Dans ce contexte, que font Hollande et Ayrault ? C’est simple, ils s’inclinent devant les exigences patronales. Ainsi l’alignement sur le régime commun de la taxation des cessions d’entreprises est-il abandonné. De quelque 40 %, elle retombe à 19 % et les exonérations seront même plus avantageuses qu’avant. Initialement prévue à 1 milliard, cette taxe ne rapportera plus que 250 millions. « On vide le texte du gouvernement de l’essentiel. Ils se ridiculisent ! » jubile le député UMP Charles de Courson.
Et si le gouvernement ne semble pas prêt à entériner une baisse immédiate et massive des prétendues « charges patronales » (qui sont en fait une composante du salaire), ce n’est pas pour défendre les salaires mais pour « préserver la consommation des ménages, qui génère près des deux tiers de la croissance en France » (selon le ministre du budget, Jérôme Cahuzac).
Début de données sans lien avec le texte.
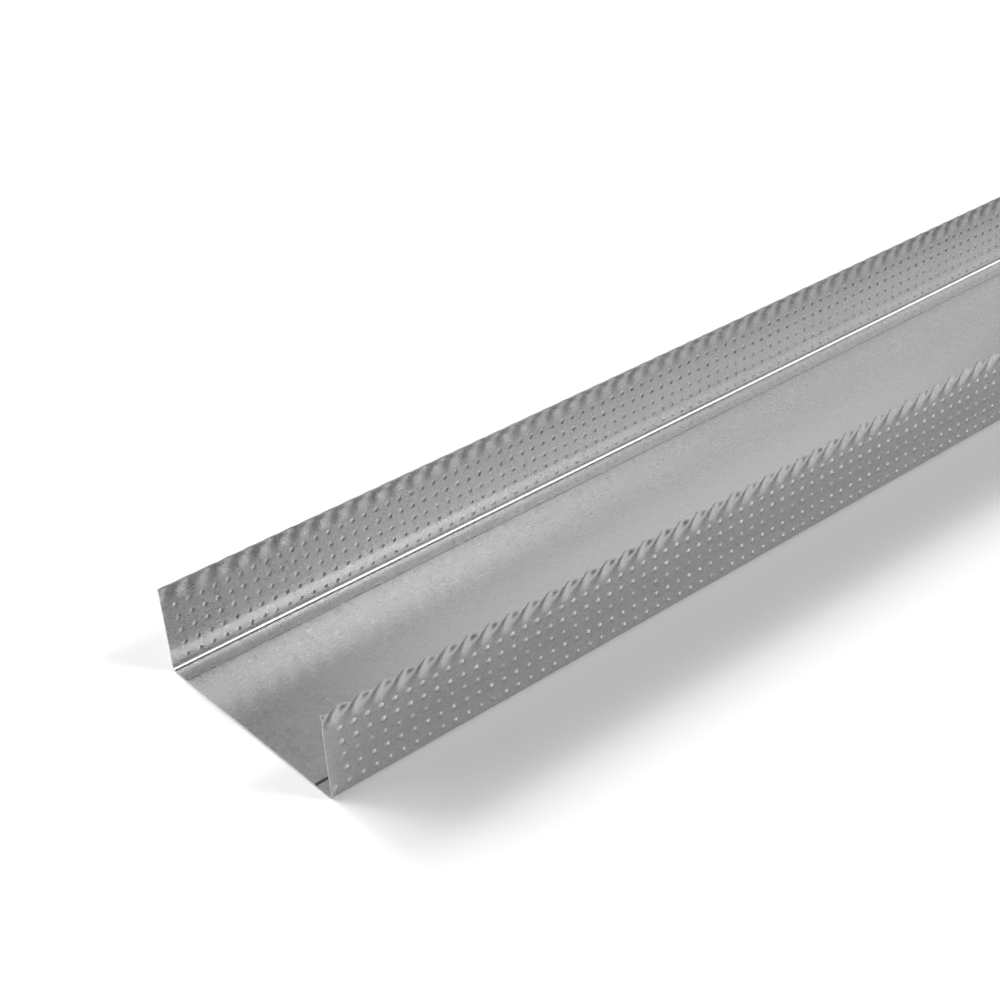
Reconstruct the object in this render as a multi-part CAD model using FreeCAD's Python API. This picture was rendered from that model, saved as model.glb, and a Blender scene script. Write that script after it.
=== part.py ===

Un argument qui, du point de vue capitaliste, peut s’entendre. Mais que le patronat se rassure, il lui est d’ores et déjà promis une « trajectoire de compétitivité » qui transférerait progressivement, à raison de 8 à 10 milliards par an, ces cotisations sur les salariés et la population au travers notamment d’une hausse de la CSG. Dans tous les cas, ce sera nettement plus que tout ce qu’il aura obtenu sous Sarkozy !
De leur côté, les travailleurs ont beau protester, le pouvoir politique ne leur dispense que de bonnes paroles, quand ce n’est pas déjà la répression policière comme le 9 octobre devant le Salon de l’auto. PSA-Aulnay, ArcelorMittal, Sanofi, Petroplus, Technicolor, Alcatel Lucent… Les annonces de licenciements et de fermetures se succèdent, tandis que les salaires stagnent et que les impôts des salariés augmentent. Face au patronat et au gouvernement, la seule voie est décidément celle de l’organisation, des luttes et de leur convergence.